Task: Find the word "picture" in the material below and gather every line that contains it.

Data segment:
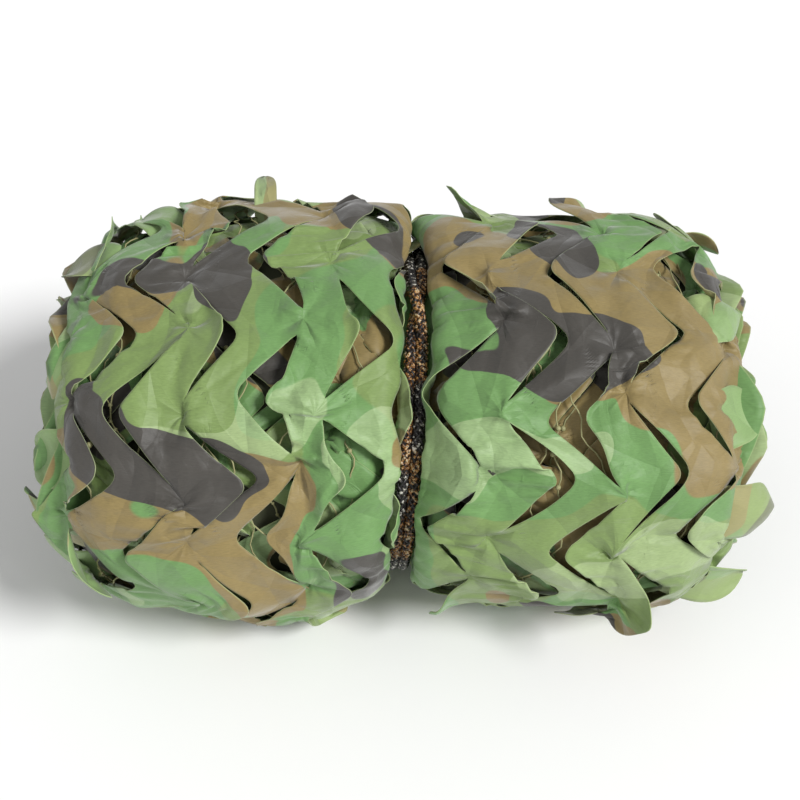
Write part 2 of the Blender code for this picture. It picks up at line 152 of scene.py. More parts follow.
def skin(along, turn):
    """A point of the smooth rolled cloth. The tie leans, and the cloth beside it leans with it."""
    x = np.interp(along, SAMPLES_ALONG, MERIDIAN_X)
    share = np.interp(along, SAMPLES_ALONG, MERIDIAN_SHARE) * uneven(along, turn)
    y, z = section(turn)
    near = 1.0 - smooth_step(np.abs(x), WAIST_CALM, WAIST_SWAY)
    place = TIE_X + x + near * WAIST_SLANT * (np.sin(turn) - 0.2)
    return np.stack(np.broadcast_arrays(place, y * share, CORE_HEIGHT + z * share), axis=-1)


def unit(vectors):
    return vectors / np.maximum(np.linalg.norm(vectors, axis=-1, keepdims=True), 1e-12)


def outward(along, turn):
    """The direction straight out of the cloth."""
    reach = 0.004
    over = skin(along + reach, turn) - skin(along - reach, turn)
    around = skin(along, turn + reach / MEAN_RADIUS) - skin(along, turn - reach / MEAN_RADIUS)
    return unit(np.cross(over, around))


def arc_per_radian(along, turn):
    """How long one radian round the roll is here, over the cloth."""
    step = 0.02
    return np.linalg.norm(skin(along, turn + step) - skin(along, turn - step), axis=-1) / (2 * step)


ALL_ROUND = np.linspace(0.0, 2.0 * math.pi, 360, endpoint=False)
GIRTH = float(arc_per_radian(np.full(360, 0.5 * WAIST), ALL_ROUND).mean()) * 2.0 * math.pi
print(f"girth of the left lobe at its middle: {GIRTH:.3f} m")

# %% [markdown]
# ## Where the tie runs
# The tie is one cord laid twice round the waist, so two strands lie side by side and cross once near the
# top. The cloth has to keep clear of it, so its place comes before the cloth.

# %% The tie's place
STRAND_RADIUS = 0.0040
STRAND_SPACING = 0.0072
TIE_CLEARANCE = 0.0004
CROSSING_ROUND = 84  # degrees round the roll where one strand crosses over the other
CROSSING_LENGTH = 44  # degrees
CLOTH_BESIDE = 0.0007  # room for the cloth's own thickness beside the strands
CLOTH_OVER = 0.0006  # and over them
PINNED_BELOW = 0.0095  # over the cloth from the tie: nearer than this it is held under the strands
IN_GROOVE = 0.0190  # and nearer than this it lies in the groove beside them


def tie_frame(turn):
    """The middle of the pair of strands, the ways along, out and across, and how far it has turned."""
    start = math.radians(CROSSING_ROUND - CROSSING_LENGTH / 2.0)
    twist = math.pi * smooth_step(turn % (2.0 * math.pi), start, start + math.radians(CROSSING_LENGTH))
    waist = np.full(turn.shape, WAIST)
    bed = skin(waist, turn)
    forward = unit(skin(waist, turn + 0.01) - skin(waist, turn - 0.01))
    out = unit(np.cross(forward, (1.0, 0.0, 0.0)))
    away = bed - (TIE_X, 0.0, CORE_HEIGHT)
    out = out * np.sign((out * away).sum(axis=-1, keepdims=True))
    half = STRAND_RADIUS + np.abs(np.sin(twist)) * STRAND_SPACING / 2.0
    middle = bed + out * (half + TIE_CLEARANCE)[..., None]
    return middle, forward, out, np.cross(forward, out), twist


def clear_of_tie(points, off, frame_here):
    """Pushes cloth out of the strands: sideways low in the groove, outwards where it lies over them."""
    middle, _, out, across, twist = frame_here
    half_wide = STRAND_RADIUS + np.abs(np.cos(twist)) * STRAND_SPACING / 2.0 + CLOTH_BESIDE
    half_high = STRAND_RADIUS + np.abs(np.sin(twist)) * STRAND_SPACING / 2.0 + CLOTH_OVER
    away = points - middle
    over = (away * across).sum(axis=-1)
    up = (away * out).sum(axis=-1)
    inside = (np.abs(over) < half_wide) & (up < half_high) & (off > PINNED_BELOW)
    sideways = inside & (off < IN_GROOVE)
    outwards = inside & ~sideways
    aside = np.where(sideways, np.sign(over) * half_wide - over, 0.0)
    rise = np.where(outwards, half_high - up, 0.0)
    return points + aside[..., None] * across + rise[..., None] * out


TIE_TOP = tie_frame(np.array([math.pi / 2.0]))[0][0, 2] + STRAND_RADIUS
print(f"the tie's top stands {TIE_TOP:.3f} m over the floor")

# %% [markdown]
# ## The print
# Such cloth is printed with four or five flat inks in rounded patches, some as wide as a hand. A drawing
# of the patches would be a picture. Noise gives the same kind of edge for nothing: a slow noise, bent by
# a second one, is cut at one level, and each ink takes what lies above it. A few soft spots push the
# noise up where the real cloth shows much of that ink, and down where it shows little. The pale green's
# spots beside the tie and low on the right lobe stand partly for ink and partly for painted sheen. The
# places are those of the flat cloth, kept as a UV map, so the print runs straight across a slit, as it
# does on cloth that is printed first and cut afterwards.

# %% A short way to write node trees
def add_node(tree, kind, inputs=None, **settings):
    """One node with its settings; an input given as a socket is linked."""
    made = tree.nodes.new(kind)
    for name, value in settings.items():
        setattr(made, name, value)
    for key, value in (inputs or {}).items():
        if isinstance(value, bpy.types.NodeSocket):
            tree.links.new(value, made.inputs[key])
        else:
            made.inputs[key].default_value = value
    return made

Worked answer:
Write part 2 of the Blender code for this picture. It picks up at line 152 of scene.py. More parts follow.
# of the patches would be a picture. Noise gives the same kind of edge for nothing: a slow noise, bent by